In the above two reports, as well as in its Hype Cycle for Cloud Security, published on July 17, 2020, Gartner projects that the rapid evolution of a technology category that it’s referring to as cloud infrastructure entitlement management (CIEM) is set to streamline the implementation of least privilege principles by detecting and removing excessive and unnecessary privileges from users and machine IDs across a multi-cloud infrastructure - naming Britive among the category pioneers.
Multi-cloud security challenge
This research represents valuable insight for modern enterprises looking for guidance in baking in protection for their IT infrastructure. It points to sizable security challenges within evolving multi-cloud environments, not able to be met by traditional tools invariably created for single platform infrastructures.

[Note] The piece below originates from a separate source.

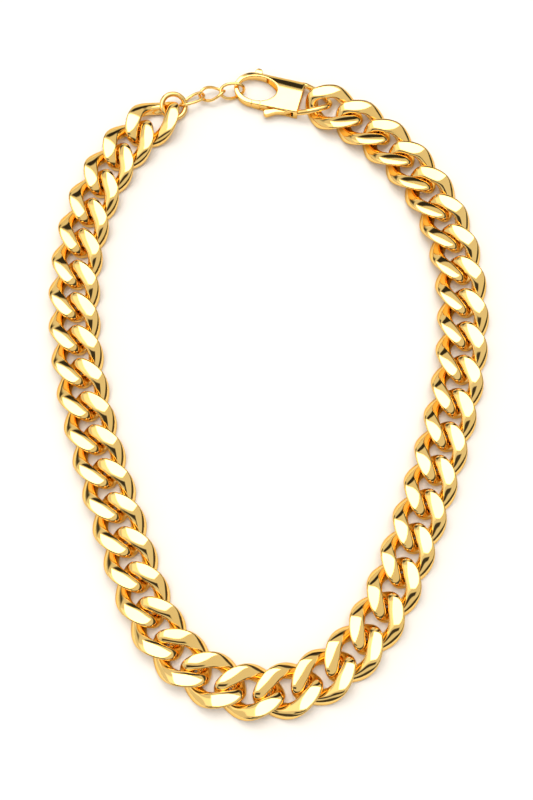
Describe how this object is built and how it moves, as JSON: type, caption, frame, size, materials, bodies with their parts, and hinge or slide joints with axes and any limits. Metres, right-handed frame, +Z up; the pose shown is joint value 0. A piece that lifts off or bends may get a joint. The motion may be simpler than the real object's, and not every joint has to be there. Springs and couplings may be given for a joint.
{
  "type": "curb chain necklace",
  "caption": "Heavy polished curb chain lying in a closed egg-shaped loop, with twisted flat oval links, a rectangular trigger clasp, a short fine extender and a round end ring.",
  "frame": {"origin": "middle of the base of the whole necklace's bounding box, on the surface it lies on", "axes": "+Z up, +Y from the loop's round front towards the clasp, +X to the right seen from above with the clasp at the top"},
  "size_m": [0.1246, 0.1916, 0.0053],
  "materials": {
    "gold": "polished yellow gold colour"
  },
  "bodies": {
    "necklace": {"curb_link_01": "gold", "curb_link_02": "gold", "curb_link_03": "gold", "curb_link_04": "gold", "curb_link_05": "gold", "curb_link_06": "gold", "curb_link_07": "gold", "curb_link_08": "gold", "curb_link_09": "gold", "curb_link_10": "gold", "curb_link_11": "gold", "curb_link_12": "gold", "curb_link_13": "gold", "curb_link_14": "gold", "curb_link_15": "gold", "curb_link_16": "gold", "curb_link_17": "gold", "curb_link_18": "gold", "curb_link_19": "gold", "curb_link_20": "gold", "curb_link_21": "gold", "curb_link_22": "gold", "curb_link_23": "gold", "curb_link_24": "gold", "curb_link_25": "gold", "curb_link_26": "gold", "curb_link_27": "gold", "curb_link_28": "gold", "curb_link_29": "gold", "curb_link_30": "gold", "curb_link_31": "gold", "curb_link_32": "gold", "curb_link_33": "gold", "curb_link_34": "gold", "curb_link_35": "gold", "curb_link_36": "gold", "curb_link_37": "gold", "curb_link_38": "gold", "curb_link_39": "gold", "curb_link_40": "gold", "curb_link_41": "gold", "end_ring": "gold", "extender_link_1": "gold", "extender_link_2": "gold", "extender_link_3": "gold", "clasp_body": "gold"},
    "lever": {"clasp_lever": "gold"}
  },
  "joints": [
    {"name": "lever_hinge", "type": "hinge", "parent": "necklace", "child": "lever", "pos_m": [0.00653, 0.08193, 0.0021], "axis": [0, 0, -1], "range_deg": [0, 12], "stiffness_Nm_per_rad": 0.01}
  ]
}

The fact is, each cloud infrastructure provider has its own set of access policies and taxonomies, meaning that in a multi-cloud environment, entitlements are being inconsistently defined. This is a big problem, since entitlements - in particular expanded admin privileges granted to users and machine IDs for accessing data and executing tasks like deleting resource groups or making configuration changes - are the number one source of security risk for enterprises. Organizational breaches via privileged access are predicted by Gartner to grow by 50% over the next three years.
Meeting the challenge with cloud-native solutions
But it’s not all doom and gloom. Britive is part of a rapidly rising group of organizations laser focussed on ensuring that enterprises are not left exposed.
Acting on our vision for a digital future based on agile, highly scalable and fully interoperable security solutions we broker centralized access to essential cloud management consoles to control user and software privileges across the entire cloud infrastructure and application landscape - including remote working and mobile environments.
This second wave of security technology, that I’ve been calling cloud security 2.0, challenges the inertia of a traditional datacenter-centric approach, shifting the focus to an identity-centric model in which the management of cloud infrastructure and app entitlements is prioritized versus bolted on.
When we pioneered the Britive platform we did so in anticipation of precisely this set of circumstances, architecting an API-first design to address multi-cloud interoperability and integration with adjacent systems in order to reduce time and cost overheads for organizations, while delivering unmatched protection and the ability to flexibly scale in response to unpredictable needs.
Reassurance for cloud-forward enterprises
For me, Gartner’s recent focus on cloud security and IAM provides strong validation of our reason for creating Britive, including our vision for Dynamic Permissioning - the ability for users to grant themselves the privileges they need based on policy preauthorization, and for those privileges to intelligently expand and contract around specific tasks to enforce a continuous state of least privilege.
These reports clearly outline the growing challenge in managing cloud infrastructure entitlements, due to their rapid increase in number and complexity as a result of a global multi cloud movement. However, with the emergence of rising solutions providers highlighted by Gartner - Britive, included - enterprises are more empowered than ever to safeguard their data and their customers’ data.
We couldn’t be more excited to be a part of this new wave in cloud-native security.